Les ministres alsaciens moins présents à Paris

Sur la nature des portefeuilles proposés aux Alsaciens, François Loos, aujourd’hui président de l’Ademe et vice-président du Conseil régional d’Alsace, analyse :

« Je pense que si les Alsaciens n’ont pas de ministère régalien, c’est parce que ce sont des élus de terrain qui ne vivent pas à Paris plus de deux ou trois jours par semaine. Souvent les ministres les plus importants sont très parisiens, leurs enfants vont en classe ou étudient à Paris, leur activité est tournée principalement vers la politique nationale. Ce n’est pas notre cas. Et c’est aussi pour ça que nous sommes très bien élus. »

Le président du Conseil régional Philippe Richert, ministre des collectivités territoriales pour quelques heures encore, est du même avis :

« Les Alsaciens sont très décentralisateurs, plus en retrait que d’autres hommes et femmes politiques qui gravitent autour des présidents. A certaines périodes, on a hypertrophié le côté parisien au détriment du terrain, en nommant des dizaines de ministres d’Ile-de-France ou des gens qui n’avaient pas les compétences pour exercer leur fonction. »

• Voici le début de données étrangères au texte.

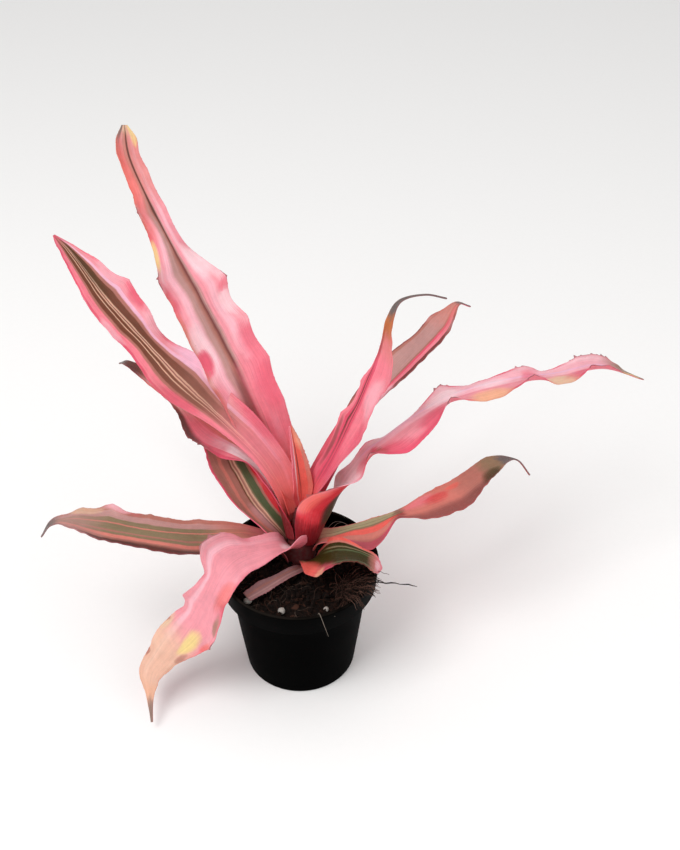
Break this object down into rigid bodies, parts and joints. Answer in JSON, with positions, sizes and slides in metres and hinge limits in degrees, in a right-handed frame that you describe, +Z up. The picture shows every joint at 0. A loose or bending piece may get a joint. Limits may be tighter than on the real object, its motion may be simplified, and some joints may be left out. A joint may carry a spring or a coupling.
{
  "type": "potted earth star bromeliad",
  "caption": "Small potted earth star bromeliad: a loose rosette of long pink and olive leaves with wavy spiny margins, in a round black nursery pot.",
  "frame": {"origin": "middle of the underside of the pot's floor, on the surface that it stands on", "axes": "+Z up through the pot; -Y towards the viewer's side, where the short drooping leaf hangs over the rim; +X towards the longest leaf"},
  "size_m": [0.2989, 0.1818, 0.2232],
  "materials": {
    "pot": "satin",
    "soil": "matte",
    "stem": "matte",
    "roots": "matte",
    "perlite": "matte",
    "leaf_pink": "satin",
    "leaf_pale_pink": "satin",
    "leaf_pink_brown": "satin",
    "leaf_coral": "satin",
    "leaf_rose": "satin",
    "leaf_olive": "satin",
    "leaf_brown_red": "satin",
    "leaf_dry": "matte"
  },
  "bodies": {
    "root": {"pot": "pot", "soil": "soil", "stem": "stem", "dry_roots": "roots", "perlite_1": "perlite", "perlite_2": "perlite", "perlite_3": "perlite", "perlite_4": "perlite", "leaf_right_long": "leaf_pink", "leaf_front_droop": "leaf_pale_pink", "leaf_heart": "leaf_coral", "leaf_front_right": "leaf_olive", "leaf_broad_left": "leaf_pink_brown", "leaf_right_up": "leaf_rose", "leaf_under_left": "leaf_pale_pink", "leaf_low_back_left": "leaf_brown_red", "leaf_right_low": "leaf_coral", "leaf_level_left": "leaf_olive", "leaf_right_behind": "leaf_rose", "leaf_tall_back": "leaf_pink_brown", "leaf_withered": "leaf_dry"}
  },
  "joints": []
}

Concernant la nécessité pour l’Alsace d’être représentée au gouvernement :

« Je ne pense pas que ça ait un effet de ne pas nommer de ministre alsacien. Ce n’est pas déterminant pour la population, qui ne l’identifie pas forcément… »

Fin du suspense demain mercredi, à la lecture de la liste des nouveaux ministres par le secrétaire général de l’Elysée, Pierre-René Lemas, issu de la même promotion Voltaire à l’ENA que François Hollande.